## Given request
Check every line of the entries for "imported", and copy the lines that hold it.

[Collected data]

******************************

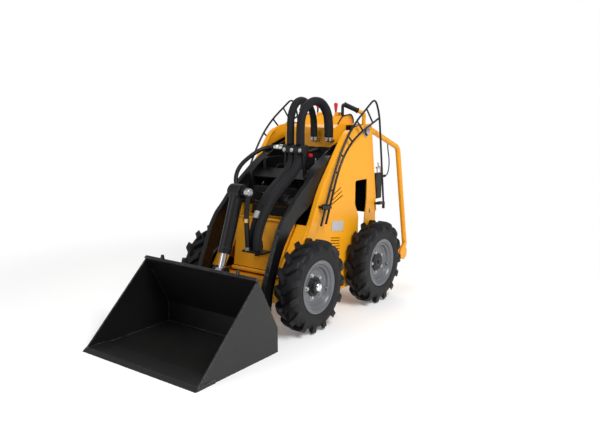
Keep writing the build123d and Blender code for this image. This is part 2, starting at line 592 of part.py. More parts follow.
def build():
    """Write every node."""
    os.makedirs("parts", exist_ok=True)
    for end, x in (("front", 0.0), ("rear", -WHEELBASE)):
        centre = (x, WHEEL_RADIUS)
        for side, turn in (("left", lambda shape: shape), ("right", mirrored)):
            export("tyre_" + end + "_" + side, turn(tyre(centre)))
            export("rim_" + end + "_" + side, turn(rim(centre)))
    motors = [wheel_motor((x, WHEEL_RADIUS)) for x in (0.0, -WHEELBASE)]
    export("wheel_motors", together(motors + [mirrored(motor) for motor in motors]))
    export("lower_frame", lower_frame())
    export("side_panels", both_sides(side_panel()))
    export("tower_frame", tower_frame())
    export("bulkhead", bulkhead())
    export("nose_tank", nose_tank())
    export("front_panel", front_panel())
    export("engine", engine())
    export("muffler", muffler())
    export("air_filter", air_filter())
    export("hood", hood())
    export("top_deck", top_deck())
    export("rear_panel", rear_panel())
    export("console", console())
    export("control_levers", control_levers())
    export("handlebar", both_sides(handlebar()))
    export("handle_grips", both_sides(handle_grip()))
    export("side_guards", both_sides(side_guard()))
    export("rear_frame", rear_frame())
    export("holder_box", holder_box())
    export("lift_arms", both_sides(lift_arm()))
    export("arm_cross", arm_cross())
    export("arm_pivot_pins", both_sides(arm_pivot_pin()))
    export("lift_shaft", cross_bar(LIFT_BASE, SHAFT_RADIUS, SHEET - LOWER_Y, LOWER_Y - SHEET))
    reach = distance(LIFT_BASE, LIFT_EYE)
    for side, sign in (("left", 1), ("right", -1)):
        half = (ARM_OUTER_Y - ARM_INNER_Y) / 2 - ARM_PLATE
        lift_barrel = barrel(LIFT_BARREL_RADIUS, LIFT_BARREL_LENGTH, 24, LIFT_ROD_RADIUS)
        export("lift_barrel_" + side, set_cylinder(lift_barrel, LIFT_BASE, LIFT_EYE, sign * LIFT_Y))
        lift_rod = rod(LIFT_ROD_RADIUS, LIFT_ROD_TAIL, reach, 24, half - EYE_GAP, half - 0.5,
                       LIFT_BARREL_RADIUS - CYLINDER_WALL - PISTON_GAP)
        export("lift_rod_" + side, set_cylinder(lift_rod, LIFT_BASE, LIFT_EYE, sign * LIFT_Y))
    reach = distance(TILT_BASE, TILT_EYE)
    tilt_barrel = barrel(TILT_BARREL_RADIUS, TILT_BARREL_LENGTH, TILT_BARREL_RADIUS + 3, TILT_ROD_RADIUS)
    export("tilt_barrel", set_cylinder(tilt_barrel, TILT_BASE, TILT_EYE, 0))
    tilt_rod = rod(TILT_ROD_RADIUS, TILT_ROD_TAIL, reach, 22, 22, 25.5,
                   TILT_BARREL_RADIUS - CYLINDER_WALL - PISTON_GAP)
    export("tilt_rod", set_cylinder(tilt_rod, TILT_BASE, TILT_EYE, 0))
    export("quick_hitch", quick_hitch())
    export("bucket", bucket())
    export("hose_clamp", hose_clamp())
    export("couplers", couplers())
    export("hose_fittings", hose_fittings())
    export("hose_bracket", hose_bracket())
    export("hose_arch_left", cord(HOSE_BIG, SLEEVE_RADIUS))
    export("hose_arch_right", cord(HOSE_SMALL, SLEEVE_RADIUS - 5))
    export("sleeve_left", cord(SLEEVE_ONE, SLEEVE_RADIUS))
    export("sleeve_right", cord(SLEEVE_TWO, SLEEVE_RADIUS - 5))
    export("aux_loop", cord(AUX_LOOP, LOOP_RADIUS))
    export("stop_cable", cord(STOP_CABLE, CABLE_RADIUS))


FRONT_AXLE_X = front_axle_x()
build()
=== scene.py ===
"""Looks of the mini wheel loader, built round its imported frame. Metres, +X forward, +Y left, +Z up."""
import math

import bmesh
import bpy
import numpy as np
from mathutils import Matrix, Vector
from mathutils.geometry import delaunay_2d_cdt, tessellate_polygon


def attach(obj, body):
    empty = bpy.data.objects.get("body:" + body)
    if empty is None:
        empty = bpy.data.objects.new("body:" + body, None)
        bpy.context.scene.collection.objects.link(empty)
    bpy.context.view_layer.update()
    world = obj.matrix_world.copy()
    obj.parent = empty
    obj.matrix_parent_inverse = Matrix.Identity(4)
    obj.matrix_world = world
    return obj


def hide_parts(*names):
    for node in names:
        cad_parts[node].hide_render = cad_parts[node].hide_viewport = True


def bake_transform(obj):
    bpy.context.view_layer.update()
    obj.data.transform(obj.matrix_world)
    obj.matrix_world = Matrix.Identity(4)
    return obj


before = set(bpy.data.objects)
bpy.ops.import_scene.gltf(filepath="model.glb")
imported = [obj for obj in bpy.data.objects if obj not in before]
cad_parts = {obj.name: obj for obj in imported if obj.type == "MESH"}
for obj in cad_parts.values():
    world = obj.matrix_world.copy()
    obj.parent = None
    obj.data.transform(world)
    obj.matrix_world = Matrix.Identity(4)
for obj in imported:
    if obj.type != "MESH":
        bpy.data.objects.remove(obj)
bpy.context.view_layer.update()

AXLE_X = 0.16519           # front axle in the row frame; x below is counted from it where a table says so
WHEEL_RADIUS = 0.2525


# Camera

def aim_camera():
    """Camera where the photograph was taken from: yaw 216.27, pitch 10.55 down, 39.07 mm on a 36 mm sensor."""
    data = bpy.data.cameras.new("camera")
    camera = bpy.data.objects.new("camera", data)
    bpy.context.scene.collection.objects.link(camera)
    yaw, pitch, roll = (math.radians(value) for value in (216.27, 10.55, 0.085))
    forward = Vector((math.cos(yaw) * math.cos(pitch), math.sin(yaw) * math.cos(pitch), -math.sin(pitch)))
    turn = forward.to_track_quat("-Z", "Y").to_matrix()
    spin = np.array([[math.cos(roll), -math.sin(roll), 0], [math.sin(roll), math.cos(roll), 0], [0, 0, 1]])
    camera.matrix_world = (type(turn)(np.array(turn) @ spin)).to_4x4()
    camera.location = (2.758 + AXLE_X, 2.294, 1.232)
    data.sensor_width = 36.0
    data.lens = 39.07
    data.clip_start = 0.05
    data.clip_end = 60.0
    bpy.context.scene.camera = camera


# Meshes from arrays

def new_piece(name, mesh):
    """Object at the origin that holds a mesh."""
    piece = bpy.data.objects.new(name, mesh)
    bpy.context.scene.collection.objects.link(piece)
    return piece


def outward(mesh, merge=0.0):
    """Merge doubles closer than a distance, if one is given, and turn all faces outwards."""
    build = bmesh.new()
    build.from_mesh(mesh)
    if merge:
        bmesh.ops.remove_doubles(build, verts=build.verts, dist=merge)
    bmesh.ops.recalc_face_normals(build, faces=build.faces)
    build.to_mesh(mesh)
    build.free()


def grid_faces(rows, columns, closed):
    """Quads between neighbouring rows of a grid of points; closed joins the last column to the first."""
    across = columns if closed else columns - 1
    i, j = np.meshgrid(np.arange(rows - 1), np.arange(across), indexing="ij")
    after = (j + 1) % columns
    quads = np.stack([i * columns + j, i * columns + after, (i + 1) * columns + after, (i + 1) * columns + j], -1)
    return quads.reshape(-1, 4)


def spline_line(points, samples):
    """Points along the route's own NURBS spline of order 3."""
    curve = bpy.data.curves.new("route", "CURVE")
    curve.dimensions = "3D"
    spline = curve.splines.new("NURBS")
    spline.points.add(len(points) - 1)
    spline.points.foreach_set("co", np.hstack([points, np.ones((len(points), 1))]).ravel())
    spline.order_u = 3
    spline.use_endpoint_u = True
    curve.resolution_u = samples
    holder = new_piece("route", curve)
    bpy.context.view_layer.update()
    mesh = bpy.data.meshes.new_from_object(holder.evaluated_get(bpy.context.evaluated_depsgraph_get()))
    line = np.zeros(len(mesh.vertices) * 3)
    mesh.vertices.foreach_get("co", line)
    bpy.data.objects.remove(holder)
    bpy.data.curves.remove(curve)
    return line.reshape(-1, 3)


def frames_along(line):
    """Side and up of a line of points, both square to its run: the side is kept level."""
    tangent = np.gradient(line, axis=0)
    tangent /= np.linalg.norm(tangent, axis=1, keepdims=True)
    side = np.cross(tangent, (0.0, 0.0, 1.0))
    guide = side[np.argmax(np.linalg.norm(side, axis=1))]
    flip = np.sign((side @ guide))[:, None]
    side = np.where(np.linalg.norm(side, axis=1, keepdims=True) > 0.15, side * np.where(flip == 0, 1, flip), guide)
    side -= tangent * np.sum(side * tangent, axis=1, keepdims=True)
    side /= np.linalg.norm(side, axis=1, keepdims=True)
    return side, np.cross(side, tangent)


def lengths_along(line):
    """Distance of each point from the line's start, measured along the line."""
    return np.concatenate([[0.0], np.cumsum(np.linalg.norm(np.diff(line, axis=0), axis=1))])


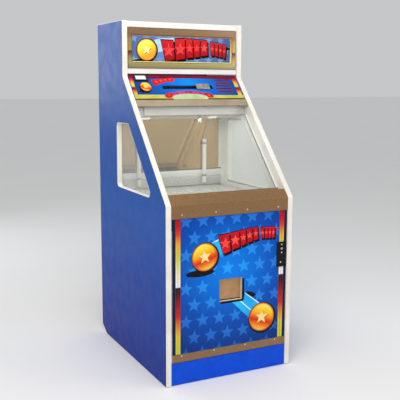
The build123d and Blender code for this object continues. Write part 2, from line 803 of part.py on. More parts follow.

******************************

## Exercise response
"""Looks of the mini wheel loader, built round its imported frame. Metres, +X forward, +Y left, +Z up."""
imported = [obj for obj in bpy.data.objects if obj not in before]
cad_parts = {obj.name: obj for obj in imported if obj.type == "MESH"}
for obj in imported:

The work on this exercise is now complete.